## Task instructions
Can you write out all of the material below, word for word?

## Collected material
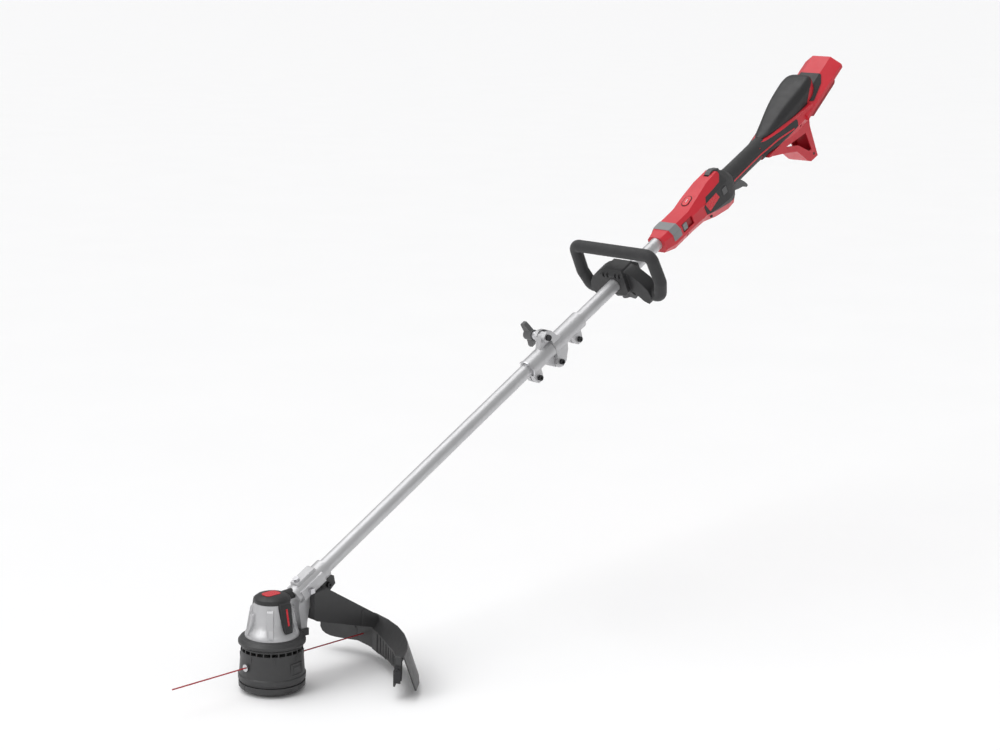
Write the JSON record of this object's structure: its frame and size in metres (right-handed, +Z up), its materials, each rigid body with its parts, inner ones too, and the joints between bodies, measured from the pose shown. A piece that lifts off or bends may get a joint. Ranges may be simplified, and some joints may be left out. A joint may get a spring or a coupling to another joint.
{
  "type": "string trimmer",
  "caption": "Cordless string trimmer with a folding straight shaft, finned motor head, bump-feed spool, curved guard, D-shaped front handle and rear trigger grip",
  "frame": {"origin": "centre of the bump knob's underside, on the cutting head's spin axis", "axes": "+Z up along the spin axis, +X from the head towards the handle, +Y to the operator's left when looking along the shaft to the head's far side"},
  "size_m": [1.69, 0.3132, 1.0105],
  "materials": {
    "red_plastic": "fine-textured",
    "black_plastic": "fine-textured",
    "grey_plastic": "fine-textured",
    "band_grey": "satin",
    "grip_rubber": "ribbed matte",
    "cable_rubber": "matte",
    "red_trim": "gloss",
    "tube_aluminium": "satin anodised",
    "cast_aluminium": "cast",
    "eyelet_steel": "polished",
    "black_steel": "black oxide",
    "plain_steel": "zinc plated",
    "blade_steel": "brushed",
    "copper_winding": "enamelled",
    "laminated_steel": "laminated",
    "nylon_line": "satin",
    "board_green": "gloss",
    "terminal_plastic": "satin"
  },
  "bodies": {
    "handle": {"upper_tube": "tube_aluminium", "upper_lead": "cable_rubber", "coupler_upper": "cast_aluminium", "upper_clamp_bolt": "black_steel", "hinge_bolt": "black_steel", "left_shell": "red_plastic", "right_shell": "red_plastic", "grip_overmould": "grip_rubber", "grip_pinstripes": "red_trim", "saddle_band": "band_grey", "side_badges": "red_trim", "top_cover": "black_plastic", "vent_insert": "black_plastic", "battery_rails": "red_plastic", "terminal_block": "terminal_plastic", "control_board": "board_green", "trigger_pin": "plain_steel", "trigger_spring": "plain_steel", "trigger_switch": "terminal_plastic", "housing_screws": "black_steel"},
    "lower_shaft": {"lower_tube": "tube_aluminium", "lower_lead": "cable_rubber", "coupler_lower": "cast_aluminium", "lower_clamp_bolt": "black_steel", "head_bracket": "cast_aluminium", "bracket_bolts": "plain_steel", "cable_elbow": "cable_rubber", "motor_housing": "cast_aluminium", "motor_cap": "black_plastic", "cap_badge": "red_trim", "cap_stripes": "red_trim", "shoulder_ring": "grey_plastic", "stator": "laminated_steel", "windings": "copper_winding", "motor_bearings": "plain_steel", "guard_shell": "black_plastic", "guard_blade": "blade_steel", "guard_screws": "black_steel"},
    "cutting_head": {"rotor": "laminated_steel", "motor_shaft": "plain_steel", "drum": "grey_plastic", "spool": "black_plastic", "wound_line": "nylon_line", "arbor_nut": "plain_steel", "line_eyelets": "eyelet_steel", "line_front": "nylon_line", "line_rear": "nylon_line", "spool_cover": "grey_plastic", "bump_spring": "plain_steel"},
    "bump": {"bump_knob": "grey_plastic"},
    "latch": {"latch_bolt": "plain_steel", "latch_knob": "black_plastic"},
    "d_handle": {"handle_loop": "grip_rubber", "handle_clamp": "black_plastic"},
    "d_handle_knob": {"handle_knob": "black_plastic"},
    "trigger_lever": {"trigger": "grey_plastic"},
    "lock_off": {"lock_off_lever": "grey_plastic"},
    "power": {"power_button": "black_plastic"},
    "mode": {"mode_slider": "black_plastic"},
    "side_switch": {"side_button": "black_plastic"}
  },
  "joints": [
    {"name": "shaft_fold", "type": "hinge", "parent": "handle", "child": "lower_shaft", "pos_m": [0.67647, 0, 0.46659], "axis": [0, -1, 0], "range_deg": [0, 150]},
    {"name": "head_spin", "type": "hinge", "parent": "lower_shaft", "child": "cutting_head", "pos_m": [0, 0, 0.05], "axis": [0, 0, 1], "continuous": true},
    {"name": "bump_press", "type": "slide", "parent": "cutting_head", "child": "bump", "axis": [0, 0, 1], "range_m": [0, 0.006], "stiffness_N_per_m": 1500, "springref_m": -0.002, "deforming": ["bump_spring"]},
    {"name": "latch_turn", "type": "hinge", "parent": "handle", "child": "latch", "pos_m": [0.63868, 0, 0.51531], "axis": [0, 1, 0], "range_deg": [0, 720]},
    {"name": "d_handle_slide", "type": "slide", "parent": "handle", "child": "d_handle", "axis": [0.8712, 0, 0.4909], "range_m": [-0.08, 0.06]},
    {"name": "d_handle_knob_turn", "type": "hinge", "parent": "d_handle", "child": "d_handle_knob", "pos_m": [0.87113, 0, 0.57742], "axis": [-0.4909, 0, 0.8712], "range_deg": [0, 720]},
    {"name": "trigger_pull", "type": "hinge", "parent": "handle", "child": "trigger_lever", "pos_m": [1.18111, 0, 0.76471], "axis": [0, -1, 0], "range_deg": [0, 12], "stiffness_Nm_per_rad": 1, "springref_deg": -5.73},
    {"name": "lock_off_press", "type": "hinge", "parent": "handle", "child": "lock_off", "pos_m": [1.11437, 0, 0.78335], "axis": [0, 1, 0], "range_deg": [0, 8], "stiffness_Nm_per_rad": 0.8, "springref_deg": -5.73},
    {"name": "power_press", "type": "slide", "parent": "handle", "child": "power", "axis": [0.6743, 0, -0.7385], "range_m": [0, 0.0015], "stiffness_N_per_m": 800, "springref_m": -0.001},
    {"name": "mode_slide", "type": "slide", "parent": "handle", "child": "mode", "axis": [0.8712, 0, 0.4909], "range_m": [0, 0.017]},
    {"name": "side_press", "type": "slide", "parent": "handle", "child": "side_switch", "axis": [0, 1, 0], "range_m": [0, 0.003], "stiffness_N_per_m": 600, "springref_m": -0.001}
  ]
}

## The completed task
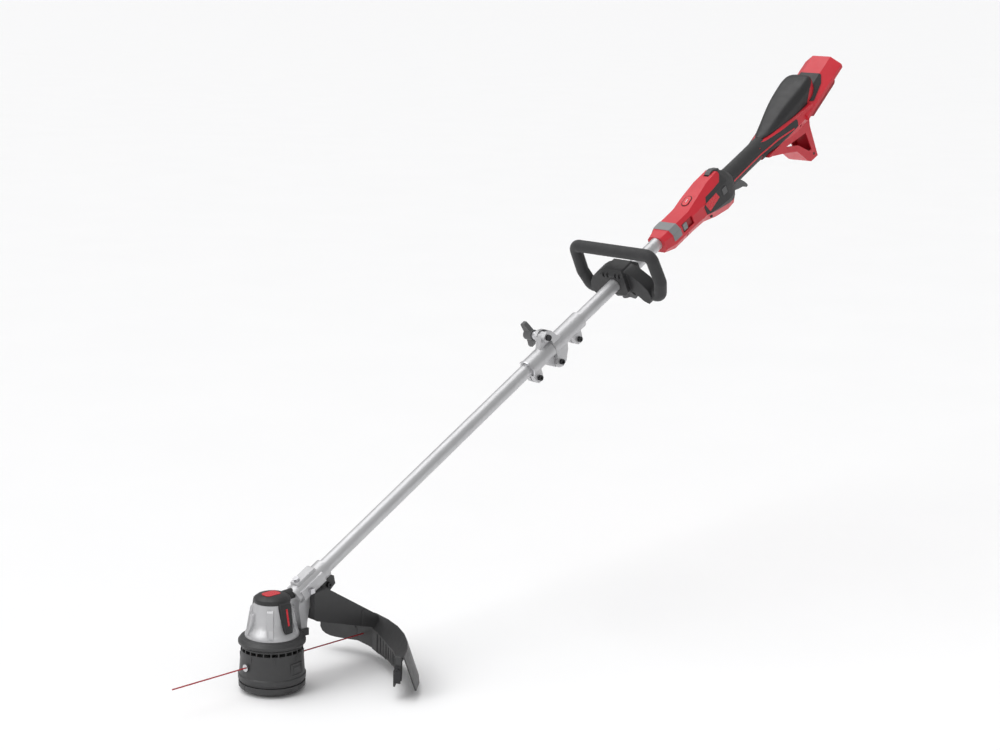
Write the JSON record of this object's structure: its frame and size in metres (right-handed, +Z up), its materials, each rigid body with its parts, inner ones too, and the joints between bodies, measured from the pose shown. A piece that lifts off or bends may get a joint. Ranges may be simplified, and some joints may be left out. A joint may get a spring or a coupling to another joint.
{
  "type": "string trimmer",
  "caption": "Cordless string trimmer with a folding straight shaft, finned motor head, bump-feed spool, curved guard, D-shaped front handle and rear trigger grip",
  "frame": {"origin": "centre of the bump knob's underside, on the cutting head's spin axis", "axes": "+Z up along the spin axis, +X from the head towards the handle, +Y to the operator's left when looking along the shaft to the head's far side"},
  "size_m": [1.69, 0.3132, 1.0105],
  "materials": {
    "red_plastic": "fine-textured",
    "black_plastic": "fine-textured",
    "grey_plastic": "fine-textured",
    "band_grey": "satin",
    "grip_rubber": "ribbed matte",
    "cable_rubber": "matte",
    "red_trim": "gloss",
    "tube_aluminium": "satin anodised",
    "cast_aluminium": "cast",
    "eyelet_steel": "polished",
    "black_steel": "black oxide",
    "plain_steel": "zinc plated",
    "blade_steel": "brushed",
    "copper_winding": "enamelled",
    "laminated_steel": "laminated",
    "nylon_line": "satin",
    "board_green": "gloss",
    "terminal_plastic": "satin"
  },
  "bodies": {
    "handle": {"upper_tube": "tube_aluminium", "upper_lead": "cable_rubber", "coupler_upper": "cast_aluminium", "upper_clamp_bolt": "black_steel", "hinge_bolt": "black_steel", "left_shell": "red_plastic", "right_shell": "red_plastic", "grip_overmould": "grip_rubber", "grip_pinstripes": "red_trim", "saddle_band": "band_grey", "side_badges": "red_trim", "top_cover": "black_plastic", "vent_insert": "black_plastic", "battery_rails": "red_plastic", "terminal_block": "terminal_plastic", "control_board": "board_green", "trigger_pin": "plain_steel", "trigger_spring": "plain_steel", "trigger_switch": "terminal_plastic", "housing_screws": "black_steel"},
    "lower_shaft": {"lower_tube": "tube_aluminium", "lower_lead": "cable_rubber", "coupler_lower": "cast_aluminium", "lower_clamp_bolt": "black_steel", "head_bracket": "cast_aluminium", "bracket_bolts": "plain_steel", "cable_elbow": "cable_rubber", "motor_housing": "cast_aluminium", "motor_cap": "black_plastic", "cap_badge": "red_trim", "cap_stripes": "red_trim", "shoulder_ring": "grey_plastic", "stator": "laminated_steel", "windings": "copper_winding", "motor_bearings": "plain_steel", "guard_shell": "black_plastic", "guard_blade": "blade_steel", "guard_screws": "black_steel"},
    "cutting_head": {"rotor": "laminated_steel", "motor_shaft": "plain_steel", "drum": "grey_plastic", "spool": "black_plastic", "wound_line": "nylon_line", "arbor_nut": "plain_steel", "line_eyelets": "eyelet_steel", "line_front": "nylon_line", "line_rear": "nylon_line", "spool_cover": "grey_plastic", "bump_spring": "plain_steel"},
    "bump": {"bump_knob": "grey_plastic"},
    "latch": {"latch_bolt": "plain_steel", "latch_knob": "black_plastic"},
    "d_handle": {"handle_loop": "grip_rubber", "handle_clamp": "black_plastic"},
    "d_handle_knob": {"handle_knob": "black_plastic"},
    "trigger_lever": {"trigger": "grey_plastic"},
    "lock_off": {"lock_off_lever": "grey_plastic"},
    "power": {"power_button": "black_plastic"},
    "mode": {"mode_slider": "black_plastic"},
    "side_switch": {"side_button": "black_plastic"}
  },
  "joints": [
    {"name": "shaft_fold", "type": "hinge", "parent": "handle", "child": "lower_shaft", "pos_m": [0.67647, 0, 0.46659], "axis": [0, -1, 0], "range_deg": [0, 150]},
    {"name": "head_spin", "type": "hinge", "parent": "lower_shaft", "child": "cutting_head", "pos_m": [0, 0, 0.05], "axis": [0, 0, 1], "continuous": true},
    {"name": "bump_press", "type": "slide", "parent": "cutting_head", "child": "bump", "axis": [0, 0, 1], "range_m": [0, 0.006], "stiffness_N_per_m": 1500, "springref_m": -0.002, "deforming": ["bump_spring"]},
    {"name": "latch_turn", "type": "hinge", "parent": "handle", "child": "latch", "pos_m": [0.63868, 0, 0.51531], "axis": [0, 1, 0], "range_deg": [0, 720]},
    {"name": "d_handle_slide", "type": "slide", "parent": "handle", "child": "d_handle", "axis": [0.8712, 0, 0.4909], "range_m": [-0.08, 0.06]},
    {"name": "d_handle_knob_turn", "type": "hinge", "parent": "d_handle", "child": "d_handle_knob", "pos_m": [0.87113, 0, 0.57742], "axis": [-0.4909, 0, 0.8712], "range_deg": [0, 720]},
    {"name": "trigger_pull", "type": "hinge", "parent": "handle", "child": "trigger_lever", "pos_m": [1.18111, 0, 0.76471], "axis": [0, -1, 0], "range_deg": [0, 12], "stiffness_Nm_per_rad": 1, "springref_deg": -5.73},
    {"name": "lock_off_press", "type": "hinge", "parent": "handle", "child": "lock_off", "pos_m": [1.11437, 0, 0.78335], "axis": [0, 1, 0], "range_deg": [0, 8], "stiffness_Nm_per_rad": 0.8, "springref_deg": -5.73},
    {"name": "power_press", "type": "slide", "parent": "handle", "child": "power", "axis": [0.6743, 0, -0.7385], "range_m": [0, 0.0015], "stiffness_N_per_m": 800, "springref_m": -0.001},
    {"name": "mode_slide", "type": "slide", "parent": "handle", "child": "mode", "axis": [0.8712, 0, 0.4909], "range_m": [0, 0.017]},
    {"name": "side_press", "type": "slide", "parent": "handle", "child": "side_switch", "axis": [0, 1, 0], "range_m": [0, 0.003], "stiffness_N_per_m": 600, "springref_m": -0.001}
  ]
}